Some critics objected to the sphinx’s raw and distorted depiction of the black female form, which they said might encourage exploitation by some viewers. A short film that Walker made to capture the exhibition showed a few onlookers taking selfies or disrespectfully touching or interacting with the piece.
“That’s the problem with all the work that I’ve done so far, is that it does kind of sit on the line between enabling and exposing, and kind of does it with relish, maybe,” said Walker during an informal lunchtime talk with about 60 undergraduate and graduate students prior to the lecture. “Only because I feel like when it gets directed at the object, it has a possibility — maybe I’m wrong — of diffusing what happens in people’s lives and on their actual bodies.”

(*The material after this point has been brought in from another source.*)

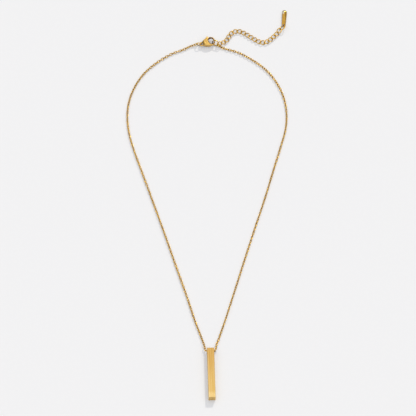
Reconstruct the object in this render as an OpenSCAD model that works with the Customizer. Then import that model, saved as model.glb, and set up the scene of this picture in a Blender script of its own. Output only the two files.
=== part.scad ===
// Bar pendant necklace, lying open on a flat surface.
// Millimetres. The bar lies along Y with its underside on Z = 0, and the
// origin is the centre of that underside. The neck loop lies towards +Y.

/* [Bar] */
// Length of the bar
bar_l = 31; // [20:0.5:45]
// Width and height of the square bar
bar_w = 4; // [3.4:0.1:6]
// Roundness of the bar's edges
bar_edge_r = 0.2; // [0.05:0.05:0.4]
// Diameter of the cross bore that the chain runs through
bore_d = 2; // [1.7:0.1:2.6]
// Metal left between the bore and the bar's far end
bore_wall = 0.5; // [0.3:0.05:1.2]
// Broken edge at both mouths of the bore
bore_break = 0.12; // [0.05:0.01:0.2]

/* [Fine chain] */
// Thickness of the fine cable chain as it lies
chain_d = 1.1; // [0.8:0.1:1.3]
// Outer width of one chain link
chain_link_w = 1.4; // [1.35:0.05:1.6]
// Wire of one chain link
chain_wire = 0.38; // [0.3:0.01:0.4]
// Spacing of the chain links
chain_pitch = 1.4; // [1.2:0.05:1.7]
// Free play between two links
chain_play = 0.06; // [0.02:0.01:0.1]
// Gap between the chain's run and its last link
chain_end_gap = 0.12; // [0.08:0.01:0.3]

/* [Clasp] */
// Length of the clasp's claw hole, along the clasp
claw_hole_d = 2.95; // [2.7:0.05:3.2]
// Width of the claw hole, across the clasp
claw_hole_w = 3.8; // [3.6:0.05:4]
// Width of the claw round its hole
claw_wall = 0.65; // [0.55:0.05:0.8]
// Distance from the claw hole to the eye at the tail
clasp_span = 5.6; // [5.3:0.1:6.2]
// Thickness of the clasp's shoulder
clasp_t = 2.5; // [2.2:0.1:3]
// Thickness of the claw at its nose
nose_t = 1.2; // [1:0.05:1.4]
// Outer diameter of the eye at the tail
eye_d = 2.6; // [2.3:0.05:2.8]
// Hole of the eye
eye_hole_d = 1.3; // [1.1:0.05:1.4]
// Thickness of the eye
eye_t = 0.6; // [0.5:0.05:0.8]
// Turn of the clasp from the X axis
clasp_turn = 17; // [5:1:25]
// Height of the clasp above the surface, as it leans on its rings
clasp_raise = 0.4; // [0.35:0.05:0.5]

/* [Clasp lever] */
// Thickness of the lever
lever_t = 1.4; // [1:0.05:1.5]
// Play of the lever on each side in its slot
lever_play = 0.08; // [0.05:0.01:0.15]
// Diameter of the rivet
rivet_d = 0.8; // [0.6:0.05:1]
// Radial play of the lever on the rivet
rivet_play = 0.04; // [0.02:0.01:0.06]
// Radial gap between the rivet and the clasp's cheeks
rivet_gap = 0.02; // [0.01:0.01:0.03]
// Height of the rivet's heads above the cheeks
rivet_proud = 0.03; // [0.01:0.01:0.04]
// Gap between the claw's tip and the lever's end, in degrees about the hole
mouth_gap = 2; // [1:0.5:4]

/* [Rings] */
// Outer diameter of the ring that the clasp hooks into
end_ring_d = 4.2; // [4:0.05:4.6]
// Wire of the ring that the clasp hooks into
end_ring_wire = 0.55; // [0.45:0.05:0.6]
// Outer diameter of the ring in the clasp's eye
tail_ring_d = 3.4; // [3.2:0.05:3.7]
// Wire of the ring in the clasp's eye
tail_ring_wire = 0.5; // [0.4:0.05:0.55]
// Outer diameter of the ring that holds the tag
tag_ring_d = 4; // [3.8:0.05:4.2]
// Wire of the ring that holds the tag
tag_ring_wire = 0.5; // [0.4:0.05:0.55]
// Opening left at the cut of each ring, in degrees
ring_cut = 3; // [1:0.5:6]

/* [Extender] */
// Number of links in the extender
extender_links = 18; // [8:1:18]
// Spacing of the extender's links
extender_pitch = 2.52; // [2.44:0.02:2.58]
// Outer width of one extender link
extender_w = 2.8; // [2.7:0.05:3]
// Wire of one extender link
extender_wire = 0.48; // [0.42:0.01:0.52]
// Free play between two extender links
extender_play = 0.18; // [0.12:0.01:0.2]
// Twist of each link's ends out of its plane
extender_roll = 48; // [44:1:56]

/* [Tag] */
// Length of the drop tag
tag_l = 11; // [9:0.5:12]
// Width of the drop at its broad end
tag_w = 2.9; // [2.6:0.1:3.4]
// Width of the drop at its eye
tag_neck_w = 2.1; // [2:0.05:2.4]
// Thickness of the drop's belly
tag_t = 1.4; // [1:0.1:1.8]
// Thickness of the drop at its eye
tag_eye_t = 0.55; // [0.45:0.05:0.7]
// Hole in the tag's eye
tag_hole_d = 1.4; // [1.25:0.05:1.5]

/* [Hidden] */
$fn = 48;
// Small lift that keeps the loose pieces off the surface
lift = 0.03;
// Overshoot of a cutting body
cut = 1;

// Colours as seen
gold = [0.85, 0.67, 0.36];
bright_gold = [0.93, 0.78, 0.47];
deep_gold = [0.72, 0.54, 0.26];

// Worked-out sizes of the bar
bar_top = bar_l / 2;
bore_y = bar_top - bore_wall - bore_d / 2;
bore_z = bar_w / 2;

// The chain rests low in the bore and is drawn towards the loop
bore_slack = (bore_d - chain_d) / 2;
slack_share = 0.45;
thread_y = bore_y + slack_share * bore_slack;
thread_z = bore_z - slack_share * bore_slack;
thread_gap = 0.05;
floor_z = chain_d / 2 + lift;

// Half lengths along the wire's centre, of a chain link and an extender link
chain_reach = (chain_pitch + chain_wire + chain_play) / 2;
chain_half_w = (chain_link_w - chain_wire) / 2;
extender_reach = (extender_pitch + extender_wire + extender_play) / 2;
extender_half_w = (extender_w - extender_wire) / 2;

// The clasp's own frame has its claw hole at the origin and its nose at +X.
// It lies at the far end of the loop, a little to one side of the bore.
loop_l = 196;
clasp_across = 6;
clasp_place = [clasp_across, bore_y + loop_l];
claw_hole_r = claw_hole_d / 2;
claw_r = claw_hole_r + claw_wall;
claw_stretch = claw_hole_w - claw_hole_d;
claw_half_w = claw_r + claw_stretch / 2;
clasp_z = clasp_t / 2 + rivet_proud + clasp_raise;
slot_t = lever_t + 2 * lever_play;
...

For Walker, the experience of working on a massive public art project was galvanizing.
“There’s something about making something larger than yourself, larger than life, or somehow being responsible for the creation of that feeling of something greater than one’s self … that’s what motivates me and drives me forward and helps me to think about that thing when people talk of ‘a conversation about race.’ Somehow, conversation is just words, but the effect is something much greater than that, and it’s a deep feeling that transcends our humanity,” said Walker.
“There’s something about the enormity and the comedy and tragedy of the whole circumstance that really gets to me … and I think that’s an answer to a question for later about how to talk about our national condition when it comes to race and racist attitudes.”